Over the next decade, we will take the first step in understanding the possibilities for planetary formation by establishing the decay with time of primordial dust via near- and mid-infrared excess around stars of different mass. Studies to determine the timescales for dust disk dissipation should be followed by those aiming to similarly quantify timescales for gas disk dissipation. Fully constraining the time period over which the raw materials needed for planetary formation are available ultimately means following the evolution of disk surface density as a function of the radius from the central star. One outstanding problem in planning for this kind of statistically robust future is that we do not have adequate samples of stars in the 5-50 Myr age range, a critical time in planet formation and early solar system evolution.

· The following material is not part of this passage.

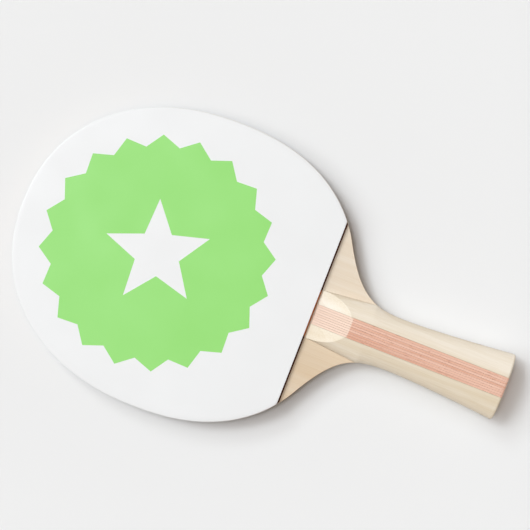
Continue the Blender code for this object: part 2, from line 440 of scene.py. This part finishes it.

Various theories of dust settling, planet formation, and planetary migration within disks are discussed elsewhere in these proceedings. The limited constraints from theory are consistent with the equally vague precision with which disk lifetimes can be inferred from observations of potential planetary systems now in the making. Thus the interpretation of observations is not—yet—the limiting step in solidifying our understanding of planet formation.

When, where, and how frequently do planets form in circumstellar disks? How do forming planetary systems evolve dynamically? What is the range in diversity of stable planetary system architectures? How frequent are habitable planets? How unique is our solar system? These are fairly sophisticated questions to be asking, especially given our rough knowledge of the planet formation process in our own solar system. Meteoritic evidence concerning survival time of the solar nebula suggests "several Myr" as the relevant evolutionary time scale. Studies, especially those concerning extinct radionuclides, support this time span for initial accretion, differentiation, and core formation (see e.g., the review by Wadhwa & Russell 2000). It should be emphasized that although dispersal of the solar nebula may occur quickly, the total duration over which inner planet formation was completed, in fact, approached 30-100 Myr.

An overarching goal of these pursuits is to connect what is observed elsewhere with the history of our own solar system, and hence enhance our appreciation of the uniqueness— or lack thereof—of it, our Earth, and in some respects the human circumstance.